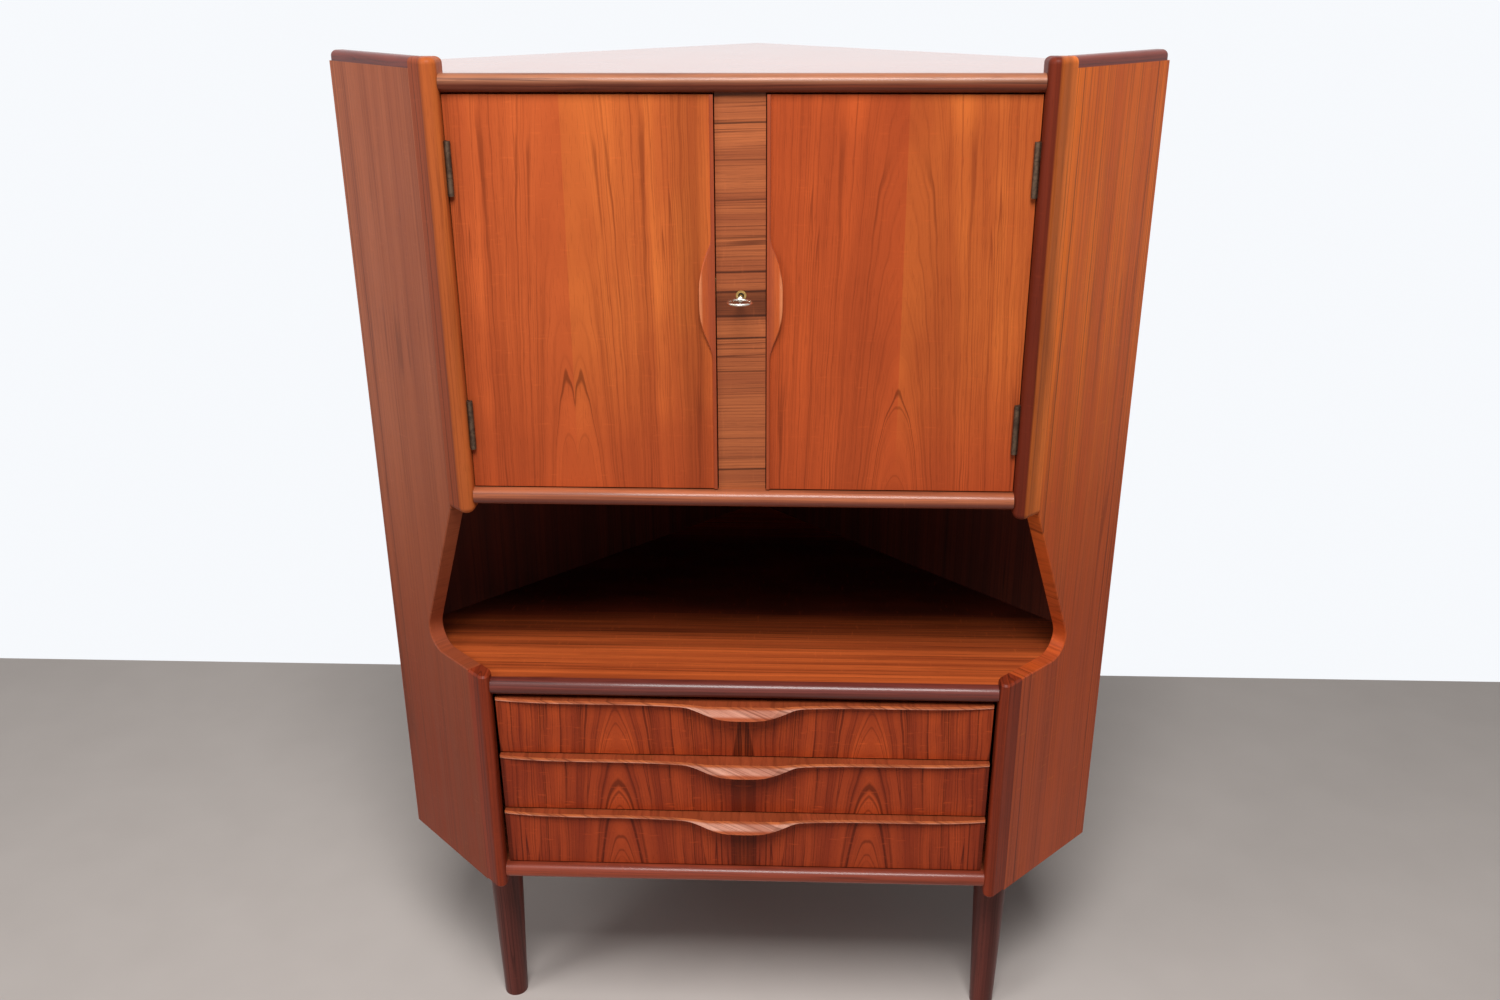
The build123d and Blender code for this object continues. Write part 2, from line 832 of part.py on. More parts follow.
def hinge_leaf(low, face, own_shares, other_shares):
    """Leaf of a butt hinge with its knuckles, cut clear of the other leaf's knuckles."""
    high = low + hinge_height
    block((face, face + leaf_thickness), (hinge_setback, leaf_back), (low, high))
    for start, end in other_shares:
        block(
            (face - overrun, face + leaf_thickness + overrun),
            (hinge_setback - overrun, hinge_setback + knuckle_radius + hinge_gap),
            (
                low + hinge_height * start - hinge_gap / 2,
                low + hinge_height * end + hinge_gap / 2,
            ),
            Mode.SUBTRACT,
        )
    for start, end in own_shares:
        barrel_low = low + hinge_height * start + (hinge_gap / 2 if start > 0 else 0)
        barrel_high = low + hinge_height * end - (hinge_gap / 2 if end < 1 else 0)
        hinge_barrel(knuckle_radius, barrel_low, barrel_high)
    hinge_barrel(pin_radius + pin_clearance, low - overrun, high + overrun, Mode.SUBTRACT)


with BuildPart() as post_leaves:
    for low in hinge_levels:
        hinge_leaf(low, post_leaf_face, outer_shares, middle_shares)
    mirror(about=Plane.YZ)
save(post_leaves.part, "post_hinge_leaves")
with BuildPart() as door_leaves:
    for low in hinge_levels:
        hinge_leaf(low, door_leaf_face, middle_shares, outer_shares)
save_pair(door_leaves.part, "door_hinge_leaves")
with BuildPart() as hinge_pins:
    for low in hinge_levels:
        hinge_barrel(pin_radius, low, low + hinge_height)
    mirror(about=Plane.YZ)
save(hinge_pins.part, "hinge_pins")

# Doors: flat veneered boards, cut back for the hinge leaves
door_low = floor_surface + door_end_gap
door_high = top_underside - door_end_gap
door_back = door_setback + door_thickness
lip_outer = stile_side + door_lip_width
with BuildPart() as right_door_board:
    block(
        (lip_outer, cupboard_half - door_side_gap),
        (door_setback, door_back),
        (door_low, door_high),
    )
    for low in hinge_levels:
        block(
            (door_leaf_face, cupboard_half),
            (door_setback - overrun, leaf_back + hinge_recess_gap),
            (low - hinge_recess_gap, low + hinge_height + hinge_recess_gap),
            Mode.SUBTRACT,
        )

# Carved lips of the doors: each rises from the free edge to a ridge along its swelling
pull_middle = handle_height - door_pull_drop
crest_x = stile_side + door_pull_width + overrun
crest_y = front + door_setback - door_pull_rise
with BuildPart() as right_pull_strip:
    with BuildSketch(Plane.XZ.offset(overrun - crest_y)):
        pull_points = pull_edge(door_pull_half_length, door_pull_width - door_lip_width)
        with BuildLine():
            carved = Spline(
                *[(lip_outer + out, pull_middle + along) for along, out in pull_points],
                tangents=((0, 1), (0, 1)),
            )
            Polyline(
                carved @ 1,
                (lip_outer, door_high),
                (stile_side, door_high),
                (stile_side, door_low),
                (lip_outer, door_low),
                carved @ 0,
            )
        make_face()
    extrude(amount=crest_y - overrun - front - door_back)
    with BuildSketch(Plane.XY.offset(door_low)):
        free_edge = (stile_side, front + door_setback - door_lip_rise)
        with BuildLine():
            SagittaArc(free_edge, (crest_x, crest_y), door_pull_hollow)
            Polyline(
                (crest_x, crest_y),
                (crest_x, crest_y + door_pull_crest),
                (crest_x - door_pull_undercut, front + door_setback),
                (lip_outer, front + door_setback),
                (lip_outer, front + door_back),
                (stile_side, front + door_back),
                free_edge,
            )
        make_face()
    extrude(amount=door_high - door_low, mode=Mode.INTERSECT)
    hollow = faces().filter_by(GeomType.CYLINDER).sort_by(Axis.Y)[0]
    chamfer(hollow.edges().sort_by(Axis.Z)[1:-1].sort_by(Axis.X)[1:], door_pull_bevel)

# Each door and its lip take the mortise for the lock's bolt on their own side
for side, name in ((1, "right"), (-1, "left")):
    for piece, label in ((right_door_board, "door"), (right_pull_strip, "door_pull")):
        with BuildPart() as mortised:
            if side > 0:
                add(piece.part)
            else:
                mirror(piece.part, about=Plane.YZ)
            bolt_path(side, (stile_side - overrun, stile_side + strike_depth), strike_gap)
        save(mortised.part, f"{name}_{label}")

# Shelf in the cupboard, and the pins that it lies on
with BuildPart() as shelf:
    slack = shelf_clearance * root2
    extrude(
        wedge(shelf_level, shelf_setback, inner_wing_line - slack, inner_corner_depth - slack),
        amount=shelf_thickness,
    )
save(shelf.part, "cupboard_shelf")
with BuildPart() as shelf_pins:
    for plane, place in ((wing_inside, wing_pin), (back_inside, back_pin)):
        with BuildSketch(plane.offset(-shelf_pin_reach)):
            with Locations(place):
                Circle(shelf_pin_radius)
        extrude(amount=shelf_pin_reach + shelf_pin_depth)
    mirror(about=Plane.YZ)
save(shelf_pins.part, "shelf_pins")
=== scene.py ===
"""Looks of the corner cabinet: rosewood veneers and solid edges, hinges, lock and key."""

from math import cos, pi, sin

import bmesh
import bpy
from mathutils import Matrix, Vector


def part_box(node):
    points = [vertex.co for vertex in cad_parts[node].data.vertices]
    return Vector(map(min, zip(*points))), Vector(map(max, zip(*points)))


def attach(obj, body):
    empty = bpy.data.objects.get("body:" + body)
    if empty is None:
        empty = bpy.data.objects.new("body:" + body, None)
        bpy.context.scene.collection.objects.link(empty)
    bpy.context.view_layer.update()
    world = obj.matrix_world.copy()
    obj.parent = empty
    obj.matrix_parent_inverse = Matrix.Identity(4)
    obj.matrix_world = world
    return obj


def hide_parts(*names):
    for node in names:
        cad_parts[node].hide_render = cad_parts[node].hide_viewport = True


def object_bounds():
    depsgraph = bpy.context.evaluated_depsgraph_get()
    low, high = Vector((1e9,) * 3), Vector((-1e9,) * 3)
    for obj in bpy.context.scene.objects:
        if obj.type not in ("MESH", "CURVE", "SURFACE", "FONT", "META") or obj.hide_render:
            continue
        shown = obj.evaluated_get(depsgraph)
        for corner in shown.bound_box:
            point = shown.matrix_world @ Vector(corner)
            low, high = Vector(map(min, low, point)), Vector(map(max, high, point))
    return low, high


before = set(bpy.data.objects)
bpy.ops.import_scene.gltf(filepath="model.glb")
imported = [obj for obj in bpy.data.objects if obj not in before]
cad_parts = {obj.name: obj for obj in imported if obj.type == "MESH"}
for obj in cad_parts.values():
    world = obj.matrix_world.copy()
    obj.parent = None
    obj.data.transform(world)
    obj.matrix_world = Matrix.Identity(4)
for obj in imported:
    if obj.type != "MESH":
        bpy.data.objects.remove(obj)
cad_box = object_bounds()


# Wings: 21 mm boards, veneered with rosewood whose grain runs upright. Each one stands at 45
# degrees between the front and the wall, and is cut away in a curve beside the niche. The left
# one is a dull pinkish brown, partly the wood and partly a painted reflection of a window on
# the left, and the right one is redder, with dark pin-stripes. Both are painted darker towards
# the floor, as shade.
class Shade:
    """A socket in a material's nodes. Sums on it add Math nodes, and node() adds any other."""

    def __init__(self, material, socket=None):
        self.material = material
        self.socket = socket

    def node(self, kind, settings, inputs, output=0):
        made = self.material.node_tree.nodes.new(kind)
        for name, value in settings.items():
            if name == "stops":
                elements = made.color_ramp.elements
                while len(elements) < len(value):
                    elements.new(1)
                for element, (position, colour) in zip(elements, value):
                    element.position = position
                    element.color = (*colour, 1)
            else:
                setattr(made, name, value)
        for name, value in inputs.items():
            if isinstance(value, Shade):
                self.material.node_tree.links.new(value.socket, made.inputs[name])
            else:
                made.inputs[name].default_value = value
        return Shade(self.material, made.outputs[output])

    def math(self, operation, *values):
        return self.node("ShaderNodeMath", {"operation": operation}, dict(enumerate(values)))

    def __add__(self, other):
        return self.math("ADD", self, other)

    def __radd__(self, other):
        return self.math("ADD", other, self)

    def __sub__(self, other):
        return self.math("SUBTRACT", self, other)

    def __rsub__(self, other):
        return self.math("SUBTRACT", other, self)

    def __mul__(self, other):
        return self.math("MULTIPLY", self, other)

    def __truediv__(self, other):
        return self.math("DIVIDE", self, other)

    def __pow__(self, other):
        return self.math("POWER", self, other)

    def __abs__(self):
        return self.math("ABSOLUTE", self)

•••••

**Set problem**
In the listing above, find the line containing "# Shelf in the" and the line containing "depsgraph = bpy.context.evaluated_depsgraph_get()", then quote both, plus every line between them, exactly as written.

**Output of the task**
# Shelf in the cupboard, and the pins that it lies on
with BuildPart() as shelf:
    slack = shelf_clearance * root2
    extrude(
        wedge(shelf_level, shelf_setback, inner_wing_line - slack, inner_corner_depth - slack),
        amount=shelf_thickness,
    )
save(shelf.part, "cupboard_shelf")
with BuildPart() as shelf_pins:
    for plane, place in ((wing_inside, wing_pin), (back_inside, back_pin)):
        with BuildSketch(plane.offset(-shelf_pin_reach)):
            with Locations(place):
                Circle(shelf_pin_radius)
        extrude(amount=shelf_pin_reach + shelf_pin_depth)
    mirror(about=Plane.YZ)
save(shelf_pins.part, "shelf_pins")
=== scene.py ===
"""Looks of the corner cabinet: rosewood veneers and solid edges, hinges, lock and key."""

from math import cos, pi, sin

import bmesh
import bpy
from mathutils import Matrix, Vector


def part_box(node):
    points = [vertex.co for vertex in cad_parts[node].data.vertices]
    return Vector(map(min, zip(*points))), Vector(map(max, zip(*points)))


def attach(obj, body):
    empty = bpy.data.objects.get("body:" + body)
    if empty is None:
        empty = bpy.data.objects.new("body:" + body, None)
        bpy.context.scene.collection.objects.link(empty)
    bpy.context.view_layer.update()
    world = obj.matrix_world.copy()
    obj.parent = empty
    obj.matrix_parent_inverse = Matrix.Identity(4)
    obj.matrix_world = world
    return obj


def hide_parts(*names):
    for node in names:
        cad_parts[node].hide_render = cad_parts[node].hide_viewport = True


def object_bounds():
    depsgraph = bpy.context.evaluated_depsgraph_get()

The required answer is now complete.